> [WORK TO COMPLETE]: Give every line below again, exactly.

> [RECORDED DATA]:

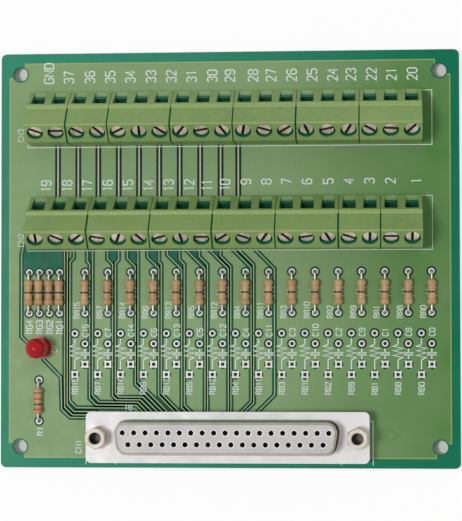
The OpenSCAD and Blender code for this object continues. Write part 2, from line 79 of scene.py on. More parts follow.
class Mat:
    """A Principled material with a few helpers for procedural detail in object space."""

    def __init__(self, name, color, rough, metal=0.0, spec=0.5):
        self.mat = bpy.data.materials.new(name)
        self.mat.use_nodes = True
        self.nt = self.mat.node_tree
        self.bsdf = self.nt.nodes["Principled BSDF"]
        self.bsdf.inputs["Base Color"].default_value = color
        self.bsdf.inputs["Roughness"].default_value = rough
        self.bsdf.inputs["Metallic"].default_value = metal
        self.bsdf.inputs["Specular IOR Level"].default_value = spec
        self.mat.diffuse_color = color

    def node(self, kind, **props):
        n = self.nt.nodes.new(kind)
        for k, v in props.items():
            setattr(n, k, v)
        return n

    def link(self, a, b):
        self.nt.links.new(a, b)

    def coords(self):
        return self.node("ShaderNodeTexCoord").outputs["Object"]

    def math(self, op, a, b=None, clamp=False):
        n = self.node("ShaderNodeMath", operation=op, use_clamp=clamp)
        for i, v in enumerate((a, b)):
            if v is None:
                continue
            if isinstance(v, (int, float)):
                n.inputs[i].default_value = v
            else:
                self.link(v, n.inputs[i])
        return n.outputs[0]

    def noise(self, scale, detail=3.0, rough=0.55, stretch=(1, 1, 1)):
        m = self.node("ShaderNodeMapping")
        m.inputs["Scale"].default_value = stretch
        self.link(self.coords(), m.inputs["Vector"])
        n = self.node("ShaderNodeTexNoise")
        n.inputs["Scale"].default_value = scale
        n.inputs["Detail"].default_value = detail
        n.inputs["Roughness"].default_value = rough
        self.link(m.outputs["Vector"], n.inputs["Vector"])
        return n.outputs["Fac"]

    def xyz(self):
        s = self.node("ShaderNodeSeparateXYZ")
        self.link(self.coords(), s.inputs[0])
        return s.outputs

    def normal(self):
        s = self.node("ShaderNodeSeparateXYZ")
        self.link(self.node("ShaderNodeTexCoord").outputs["Normal"], s.inputs[0])
        return s.outputs

    def spread(self, value, lo, hi, out_lo=0.0, out_hi=1.0):
        r = self.node("ShaderNodeMapRange")
        r.clamp = True
        for k, v in zip(("From Min", "From Max", "To Min", "To Max"), (lo, hi, out_lo, out_hi)):
            r.inputs[k].default_value = v
        self.link(value, r.inputs["Value"])
        return r.outputs["Result"]

    def mix(self, fac, a, b):
        m = self.node("ShaderNodeMix", data_type="RGBA")
        for sock, v in ((m.inputs[0], fac), (m.inputs[6], a), (m.inputs[7], b)):
            if isinstance(v, (int, float, tuple)):
                sock.default_value = v
            else:
                self.link(v, sock)
        return m.outputs[2]

    def tint(self, out):
        self.link(out, self.bsdf.inputs["Base Color"])
        return self

    def gloss(self, out):
        self.link(out, self.bsdf.inputs["Roughness"])
        return self

    def bump(self, height, distance, strength):
        b = self.node("ShaderNodeBump")
        b.inputs["Distance"].default_value = distance
        b.inputs["Strength"].default_value = strength
        self.link(height, b.inputs["Height"])
        self.link(b.outputs["Normal"], self.bsdf.inputs["Normal"])
        return self


def weave(m):
    """The laminate's plain weave in X and Y, 0 to 1."""
    x, y, _ = m.xyz()
    wx = m.math("SINE", m.math("MULTIPLY", x, 2 * math.pi / WEAVE))
    wy = m.math("SINE", m.math("MULTIPLY", y, 2 * math.pi / WEAVE))
    return m.spread(m.math("MAXIMUM", wx, wy), -1, 1)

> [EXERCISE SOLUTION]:
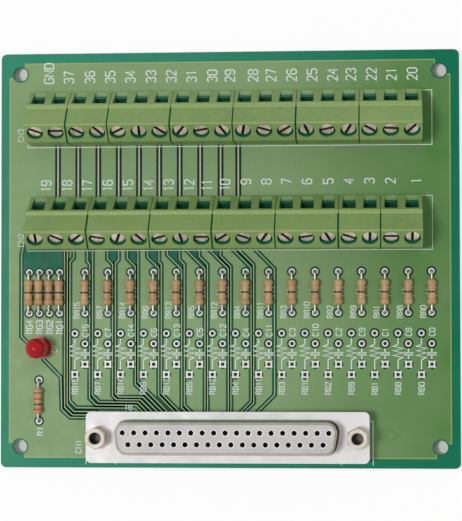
The OpenSCAD and Blender code for this object continues. Write part 2, from line 79 of scene.py on. More parts follow.
class Mat:
    """A Principled material with a few helpers for procedural detail in object space."""

    def __init__(self, name, color, rough, metal=0.0, spec=0.5):
        self.mat = bpy.data.materials.new(name)
        self.mat.use_nodes = True
        self.nt = self.mat.node_tree
        self.bsdf = self.nt.nodes["Principled BSDF"]
        self.bsdf.inputs["Base Color"].default_value = color
        self.bsdf.inputs["Roughness"].default_value = rough
        self.bsdf.inputs["Metallic"].default_value = metal
        self.bsdf.inputs["Specular IOR Level"].default_value = spec
        self.mat.diffuse_color = color

    def node(self, kind, **props):
        n = self.nt.nodes.new(kind)
        for k, v in props.items():
            setattr(n, k, v)
        return n

    def link(self, a, b):
        self.nt.links.new(a, b)

    def coords(self):
        return self.node("ShaderNodeTexCoord").outputs["Object"]

    def math(self, op, a, b=None, clamp=False):
        n = self.node("ShaderNodeMath", operation=op, use_clamp=clamp)
        for i, v in enumerate((a, b)):
            if v is None:
                continue
            if isinstance(v, (int, float)):
                n.inputs[i].default_value = v
            else:
                self.link(v, n.inputs[i])
        return n.outputs[0]

    def noise(self, scale, detail=3.0, rough=0.55, stretch=(1, 1, 1)):
        m = self.node("ShaderNodeMapping")
        m.inputs["Scale"].default_value = stretch
        self.link(self.coords(), m.inputs["Vector"])
        n = self.node("ShaderNodeTexNoise")
        n.inputs["Scale"].default_value = scale
        n.inputs["Detail"].default_value = detail
        n.inputs["Roughness"].default_value = rough
        self.link(m.outputs["Vector"], n.inputs["Vector"])
        return n.outputs["Fac"]

    def xyz(self):
        s = self.node("ShaderNodeSeparateXYZ")
        self.link(self.coords(), s.inputs[0])
        return s.outputs

    def normal(self):
        s = self.node("ShaderNodeSeparateXYZ")
        self.link(self.node("ShaderNodeTexCoord").outputs["Normal"], s.inputs[0])
        return s.outputs

    def spread(self, value, lo, hi, out_lo=0.0, out_hi=1.0):
        r = self.node("ShaderNodeMapRange")
        r.clamp = True
        for k, v in zip(("From Min", "From Max", "To Min", "To Max"), (lo, hi, out_lo, out_hi)):
            r.inputs[k].default_value = v
        self.link(value, r.inputs["Value"])
        return r.outputs["Result"]

    def mix(self, fac, a, b):
        m = self.node("ShaderNodeMix", data_type="RGBA")
        for sock, v in ((m.inputs[0], fac), (m.inputs[6], a), (m.inputs[7], b)):
            if isinstance(v, (int, float, tuple)):
                sock.default_value = v
            else:
                self.link(v, sock)
        return m.outputs[2]

    def tint(self, out):
        self.link(out, self.bsdf.inputs["Base Color"])
        return self

    def gloss(self, out):
        self.link(out, self.bsdf.inputs["Roughness"])
        return self

    def bump(self, height, distance, strength):
        b = self.node("ShaderNodeBump")
        b.inputs["Distance"].default_value = distance
        b.inputs["Strength"].default_value = strength
        self.link(height, b.inputs["Height"])
        self.link(b.outputs["Normal"], self.bsdf.inputs["Normal"])
        return self


def weave(m):
    """The laminate's plain weave in X and Y, 0 to 1."""
    x, y, _ = m.xyz()
    wx = m.math("SINE", m.math("MULTIPLY", x, 2 * math.pi / WEAVE))
    wy = m.math("SINE", m.math("MULTIPLY", y, 2 * math.pi / WEAVE))
    return m.spread(m.math("MAXIMUM", wx, wy), -1, 1)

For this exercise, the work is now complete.